From mboxrd@z Thu Jan  1 00:00:00 1970
Return-Path: <linux-fsdevel-owner@vger.kernel.org>
Received: from lithops.sigma-star.at ([195.201.40.130]:50406 "EHLO
        lithops.sigma-star.at" rhost-flags-OK-OK-OK-OK) by vger.kernel.org
        with ESMTP id S1727635AbeJVQoH (ORCPT
        <rfc822;linux-fsdevel@vger.kernel.org>);
        Mon, 22 Oct 2018 12:44:07 -0400
From: Richard Weinberger <richard@nod.at>
To: =?utf-8?B?UmFmYcWCIE1pxYJlY2tp?= <zajec5@gmail.com>
Cc: Amir Goldstein <amir73il@gmail.com>,
        Miklos Szeredi <miklos@szeredi.hu>,
        linux-unionfs@vger.kernel.org, linux-fsdevel@vger.kernel.org,
        Artem Bityutskiy <dedekind1@gmail.com>,
        Adrian Hunter <adrian.hunter@intel.com>,
        linux-mtd@lists.infradead.org,
        Russell Senior <russell@personaltelco.net>,
        OpenWrt Development List <openwrt-devel@lists.openwrt.org>
Subject: Re: Regression in handling power cuts since 3a1e819b4e80 ("ovl: store file handle of lower inode on copy up")
Date: Mon, 22 Oct 2018 10:26:29 +0200
Message-ID: <3000620.g91H2S8sUk@blindfold>
In-Reply-To: <CACna6rx_jSTEEt6TAzQcBpAHZA_CJGhkjJhWWJKG3cQmr9c9ug@mail.gmail.com>
References: <CACna6rx3YBNYKGu7T-J2J-S_3yr-oafJf3pL5TbGDFRzU6dihg@mail.gmail.com> <CACna6rx_jSTEEt6TAzQcBpAHZA_CJGhkjJhWWJKG3cQmr9c9ug@mail.gmail.com>
MIME-Version: 1.0
Content-Transfer-Encoding: 8BIT
Content-Type: text/plain; charset="UTF-8"
Sender: linux-fsdevel-owner@vger.kernel.org
List-ID: <linux-fsdevel.vger.kernel.org>

Am Montag, 22. Oktober 2018, 09:14:08 CEST schrieb Rafał Miłecki:
> On Fri, 19 Oct 2018 at 14:31, Rafał Miłecki <zajec5@gmail.com> wrote:
> > Since OpenWrt switch from kernel 4.9 to 4.14 users started randomly
> > reporting file system corruptions.

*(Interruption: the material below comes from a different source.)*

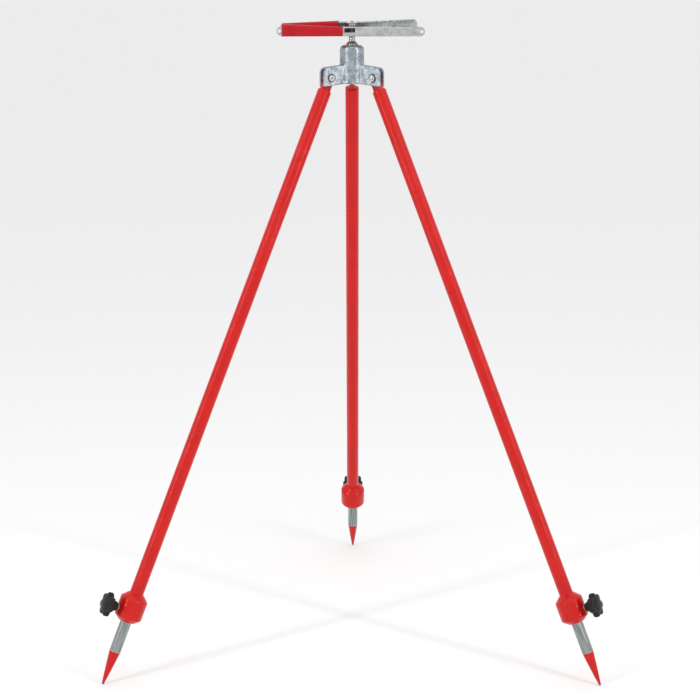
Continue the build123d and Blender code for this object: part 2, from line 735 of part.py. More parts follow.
with BuildPart() as front_arm:
    add(front_jaw)
    add(front_handle)
    for flange_base in (0, FRONT_HEIGHT - SHEET):
        with BuildSketch(clamp_plane(flange_base)):
            Circle(EYE_RADIUS)
            with Locations((0, -EYE_BRIDGE / 2)):
                Rectangle(2 * EYE_RADIUS, EYE_BRIDGE)
        extrude(amount=SHEET)
    # flat tab past the jaw, with a hole to hang the clamp up by
    with BuildSketch(jaw_frame(True)):
        slot_length = FRONT_TAB_LENGTH + FRONT_HEIGHT
        with Locations((FRONT_JAW_END + FRONT_TAB_LENGTH - slot_length / 2, FRONT_HEIGHT / 2)):
            SlotOverall(slot_length, FRONT_HEIGHT)
    extrude(amount=-SHEET)
    tab_hole_x = FRONT_JAW_END + FRONT_TAB_LENGTH - TAB_HOLE_RADIUS - SHEET
    with BuildSketch(jaw_frame(True)):
        with Locations((tab_hole_x, FRONT_HEIGHT / 2)):
            Circle(TAB_HOLE_RADIUS)
        with Locations(((WINDOW_START + WINDOW_END) / 2, (WINDOW_SILL + FRONT_HEIGHT - SHEET) / 2)):
            Rectangle(WINDOW_END - WINDOW_START, FRONT_HEIGHT - SHEET - WINDOW_SILL)
    extrude(amount=-2 * SHEET, mode=Mode.SUBTRACT)
    # the same at the end of the handle, out of the grip
    handle_face = handle_frame(True)
    handle_top = FRONT_HANDLE_TOPS[1] - SHEET
    tab_height = (FRONT_HANDLE_BOTTOM + handle_top) / 2
    with BuildSketch(handle_face):
        with Locations((HANDLE_LENGTH - TAB_LENGTH / 2, tab_height)):
            SlotOverall(3 * TAB_LENGTH, 2 * TAB_LENGTH)
    extrude(amount=inward(handle_face, True) * SHEET)
    with BuildSketch(handle_face):
        with Locations((HANDLE_LENGTH + TAB_LENGTH - TAB_HOLE_RADIUS - SHEET, tab_height)):
            Circle(TAB_HOLE_RADIUS)
    extrude(amount=inward(handle_face, True) * 2 * SHEET, mode=Mode.SUBTRACT)
    with BuildSketch(clamp_plane(-SHEET)):
        Circle(PIVOT_RADIUS + FIT)
    extrude(amount=FRONT_HEIGHT + 2 * SHEET, mode=Mode.SUBTRACT)
    add(jaw_cutter(True, FRONT_HEIGHT), mode=Mode.SUBTRACT)
finish(front_arm.part, "front_arm")

rear_handle = handle_channel(False, REAR_HANDLE_BOTTOM, REAR_HANDLE_TOPS)
rear_jaw = jaw_channel(
    False,
    [
        (HANDLE_START, REAR_BOTTOM, REAR_TOP),
        (REAR_SLOPE_START, REAR_BOTTOM, REAR_TOP),
        (REAR_JAW_END, REAR_BOTTOM, REAR_JAW_TOP),
    ],
)

with BuildPart() as rear_arm:
    add(rear_jaw)
    add(rear_handle)
    for flange_base, bore in ((REAR_BOTTOM, PIVOT_RADIUS), (REAR_TOP - SHEET, STUD_TIP_RADIUS)):
        with BuildSketch(clamp_plane(flange_base)):
            Circle(EYE_RADIUS)
            with Locations((0, EYE_BRIDGE / 2)):
                Rectangle(2 * EYE_RADIUS, EYE_BRIDGE)
        extrude(amount=SHEET)
        with BuildSketch(clamp_plane(flange_base)):
            Circle(bore + FIT)
        extrude(amount=SHEET, mode=Mode.SUBTRACT)
    add(jaw_cutter(False, REAR_JAW_TOP), mode=Mode.SUBTRACT)
    # the jaw's upper outer corner is rounded off
    with BuildSketch(jaw_frame(False)):
        corner = (REAR_JAW_END - REAR_CORNER_RADIUS, REAR_JAW_TOP - REAR_CORNER_RADIUS)
        with Locations(corner):
            Rectangle(4 * REAR_CORNER_RADIUS, 4 * REAR_CORNER_RADIUS, align=(Align.MIN, Align.MIN))
            Circle(REAR_CORNER_RADIUS, mode=Mode.SUBTRACT)
    extrude(amount=2 * ARM_HALF_WIDTH, mode=Mode.SUBTRACT)
finish(rear_arm.part, "rear_arm")


def grip_sleeve(front, bottom, tops, start):
    """Dipped vinyl sleeve over one handle's channel, open at both ends."""
    frame = handle_frame(front)
    sense = inward(frame, front)
    slope = (tops[1] - tops[0]) / HANDLE_LENGTH
    first_top = tops[0] + slope * start
    last_top = tops[0] + slope * SLEEVE_END
    with BuildPart() as sleeve:
        with BuildSketch(frame.offset(-sense * SLEEVE_WALL)):
            with BuildLine():
                Polyline(
                    (start, bottom - SLEEVE_WALL),
                    (SLEEVE_END, bottom - SLEEVE_WALL),
                    (SLEEVE_END, last_top + SLEEVE_WALL),
                    (start, first_top + SLEEVE_WALL),
                    close=True,
                )
            make_face()
        extrude(amount=sense * (HANDLE_DEPTH + 2 * SLEEVE_WALL))
        long_edges = sleeve.edges().filter_by(
            lambda edge: abs((edge % 0.5).dot(frame.x_dir)) > cos(radians(HANDLE_ANGLE))
        )
        fillet(long_edges, SLEEVE_CORNER_RADIUS)
        with BuildSketch(frame.offset(-sense * FIT)):
            with BuildLine():
                Polyline(
                    (start - SLEEVE_WALL, bottom - FIT),
                    (SLEEVE_END + SLEEVE_WALL, bottom - FIT),
                    (SLEEVE_END + SLEEVE_WALL, last_top + slope * SLEEVE_WALL + FIT),
                    (start - SLEEVE_WALL, first_top - slope * SLEEVE_WALL + FIT),
                    close=True,
                )
            make_face()
        extrude(amount=sense * (HANDLE_DEPTH + 2 * FIT), mode=Mode.SUBTRACT)
    return sleeve.part


front_sleeve = grip_sleeve(True, FRONT_HANDLE_BOTTOM, FRONT_HANDLE_TOPS, FRONT_SLEEVE_START)
finish(front_sleeve, "front_grip_sleeve")
rear_sleeve = grip_sleeve(False, REAR_HANDLE_BOTTOM, REAR_HANDLE_TOPS, REAR_SLEEVE_START)
finish(rear_sleeve, "rear_grip_sleeve")

with BuildPart() as pivot_spacer:
    with BuildSketch(clamp_plane(SPACER_BOTTOM)):
        Circle(SPACER_RADIUS)
        Circle(PIVOT_RADIUS + FIT, mode=Mode.SUBTRACT)
    extrude(amount=SPACER_TOP - SPACER_BOTTOM)
finish(pivot_spacer.part, "pivot_spacer")

with BuildPart() as pivot_nut:
    with BuildSketch(clamp_plane(PIVOT_NUT_BOTTOM)):
        RegularPolygon(hex_radius(PIVOT_NUT_FLATS), 6)
        Circle(PIVOT_RADIUS + FIT, mode=Mode.SUBTRACT)
    extrude(amount=PIVOT_NUT_HEIGHT)
finish(pivot_nut.part, "pivot_nut")

# Torsion spring round the spacer; its two straight legs push the handles apart.
coil_bottom = SPACER_BOTTOM + CLAMP_SPRING_WIRE / 2 + FIT
coil_height = SPACER_TOP - SPACER_BOTTOM - CLAMP_SPRING_WIRE - 2 * FIT
coil_turns = CLAMP_SPRING_TURNS + CLAMP_SPRING_LEG_ANGLE / 180
winding = coil_path(
    base=CLAMP_Z + coil_bottom,
    radius=CLAMP_SPRING_RADIUS,
    turns=coil_turns,
    height=coil_height,
    start_angle=-CLAMP_SPRING_LEG_ANGLE,
)
with BuildPart() as torsion_spring:
    with BuildSketch(Plane(origin=winding @ 0, z_dir=winding % 0)):
        Circle(CLAMP_SPRING_WIRE / 2)
    sweep(path=winding, is_frenet=True)
    for end, sense in ((0, -1), (1, 1)):
        tangent = winding % end
        level_tangent = Vector(tangent.X, tangent.Y, 0).normalized() * sense
        with BuildSketch(Plane(origin=winding @ end, z_dir=level_tangent)):
            Circle(CLAMP_SPRING_WIRE / 2)
        extrude(amount=CLAMP_SPRING_LEG)
finish(torsion_spring.part, "torsion_spring")
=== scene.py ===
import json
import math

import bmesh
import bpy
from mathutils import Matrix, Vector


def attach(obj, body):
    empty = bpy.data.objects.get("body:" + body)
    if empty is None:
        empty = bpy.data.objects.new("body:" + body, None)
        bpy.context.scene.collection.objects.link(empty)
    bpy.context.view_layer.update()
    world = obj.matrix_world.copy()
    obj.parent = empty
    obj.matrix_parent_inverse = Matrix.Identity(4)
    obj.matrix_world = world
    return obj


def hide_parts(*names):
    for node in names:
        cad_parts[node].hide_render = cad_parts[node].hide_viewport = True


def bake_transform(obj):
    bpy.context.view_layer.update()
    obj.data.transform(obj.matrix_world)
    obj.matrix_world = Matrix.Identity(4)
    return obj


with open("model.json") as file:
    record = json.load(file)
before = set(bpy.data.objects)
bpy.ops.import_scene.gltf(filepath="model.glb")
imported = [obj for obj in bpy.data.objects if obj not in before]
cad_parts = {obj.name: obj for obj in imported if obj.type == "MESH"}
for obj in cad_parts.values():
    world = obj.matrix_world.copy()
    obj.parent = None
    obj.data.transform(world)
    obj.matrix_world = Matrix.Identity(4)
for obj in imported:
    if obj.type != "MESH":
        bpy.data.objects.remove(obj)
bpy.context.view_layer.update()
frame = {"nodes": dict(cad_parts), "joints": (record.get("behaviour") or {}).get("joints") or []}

# %% [markdown]
# # A tripod that holds a ranging pole
#
# Surveyors sight along straight poles. This small tripod stands a pole upright: three red
# tube legs hinge on a cast head, a ball stud rises out of the head, and a sprung clamp on
# the stud grips the pole. The CAD frame gives every part its true size and place, so this
# lesson only has to give the parts their finish and the soft edges that real making leaves.

scene = bpy.context.scene
joints = {joint["name"]: joint for joint in frame["joints"]}
SIDES = ("left", "right", "rear")
MM = 0.001

# %% [markdown]
# ## Where each leg runs
#
# A leg is a straight tube, so nearly everything on it is round about one line. The fold
# joint gives the hinge, the slide joint gives the direction down the leg, and the knob's
# joint gives the direction in which the clamping knob points. A distance down the leg from
# its hinge is called a station below.

# %% Leg directions and stations
def leg_lines(side):
    """Hinge point, direction down the leg, and direction out through the knob."""
    hinge = Vector(joints[f"leg_{side}_fold"]["pos_m"])
    down = Vector(joints[f"inner_leg_{side}_slide"]["axis"]).normalized()
    out = Vector(joints[f"knob_{side}_turn"]["axis"]).normalized()
    return hinge, down, out


def span(node, origin, axis):
    """Start and end of a CAD node along a line, and its largest distance from the line."""
    along = []
    away = []
    for vertex in frame["nodes"][node].data.vertices:
        offset = vertex.co - origin
        distance = offset.dot(axis)
        along.append(distance)
        away.append((offset - axis * distance).length)
    return min(along), max(along), max(away)


for side in SIDES:
    hinge, down, out = leg_lines(side)
    start, end, radius = span(f"leg_tube_{side}", hinge, down)
    print(f"{side} tube: {start * 1000:.1f} to {end * 1000:.1f} mm, radius {radius * 1000:.1f} mm")

# %% [markdown]
# ## The camera
#
# A long lens from nearly three metres away, a little above the head and tipped down, keeps
# the legs nearly straight and lets both front feet stand lower than the rear one.

# %% Camera
LENS = 87.10
CAMERA_PLACE = Vector((0.01158, -2.73055, 1.08726))
CAMERA_PITCH = math.radians(12.295)
CAMERA_PAN = math.radians(-0.308)

camera_data = bpy.data.cameras.new("camera")
camera_data.lens = LENS
camera_data.sensor_width = 36.0
camera = bpy.data.objects.new("camera", camera_data)
camera.location = CAMERA_PLACE
camera.rotation_euler = (math.radians(90) - CAMERA_PITCH, 0.0, -CAMERA_PAN)
scene.collection.objects.link(camera)
scene.camera = camera
print("camera", [round(x, 3) for x in camera.location], "lens", LENS)

# %% [markdown]
# ## Light and floor
#
# Glossy paint only looks like paint if it has something to mirror. A photographer stands
# two tall, narrow soft boxes beside a polished tube, and each leaves one thin line down it.
# Here the line is faint, because the coat is thin and the pale surround is bright. Two wide
# soft boxes, one above and one in front, fill the rest. The floor runs on past the top of
# the camera's view, so no horizon shows there.

# %% Light and floor
def soft_box(name, place, aim, width, height, power):
    """An area light at a place, turned to face a point."""
    data = bpy.data.lights.new(name, "AREA")
    data.shape = "RECTANGLE"
    data.size = width
    data.size_y = height
    data.energy = power
    lamp = bpy.data.objects.new(name, data)
    lamp.location = place
    lamp.rotation_euler = (Vector(aim) - Vector(place)).to_track_quat("-Z", "Y").to_euler()
    scene.collection.objects.link(lamp)


head_height = joints["leg_left_fold"]["pos_m"][2]
middle = (0.0, 0.0, head_height / 2)
for name, sideways in (("left_strip", -1.9), ("right_strip", 1.9)):
    soft_box(name, (sideways, -1.5, 1.5), middle, 0.06, 2.4, 15)
soft_box("top_box", (0.0, -0.6, 2.6), middle, 2.2, 2.2, 5)
soft_box("front_fill", (-0.8, -3.0, 1.9), middle, 1.6, 1.6, 1)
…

OpenWrt uses overlay(fs) with
> > squashfs as lowerdir and ubifs as upperdir. Russell managed to isolate
> > & describe test case for reproducing corruption when doing a power cut
> > after first boot.
> >
> > (...)
> >
> > Can I ask you to check if there is something possibly wrong with the
> > above ovl commit? Or does it expose some problem with the ubifs? Or
> > maybe the whole UBI?
> >
> > FWIW testing above commit (and one before it) always results in single
> > error in the kernel log:
> > [   14.250184] UBIFS error (ubi0:1 pid 637): ubifs_add_orphan: orphaned twice
> >
> > That UBIFS error doesn't occur with 4.12.14. Unfortunately it's
> > impossible to cleanly revert 3a1e819b4e80 from the top of 4.12.14.
> 
> Let me provide a summary of all relevant commits & tests:
> 
> By "Corruption" I mean file system corruption after power cut

Well, is the filesystem not consistent anymore?
>>From what Russel explained to me, I thought the main problem is that no write back happens.
IOW the inode is present, has correct length, but no content is there (all zeros).

Just like the typical case where userspace does not fsync.
But in your case sooner or later write back should have happened because the writeback timer
fires at some point.

Thanks,
//richard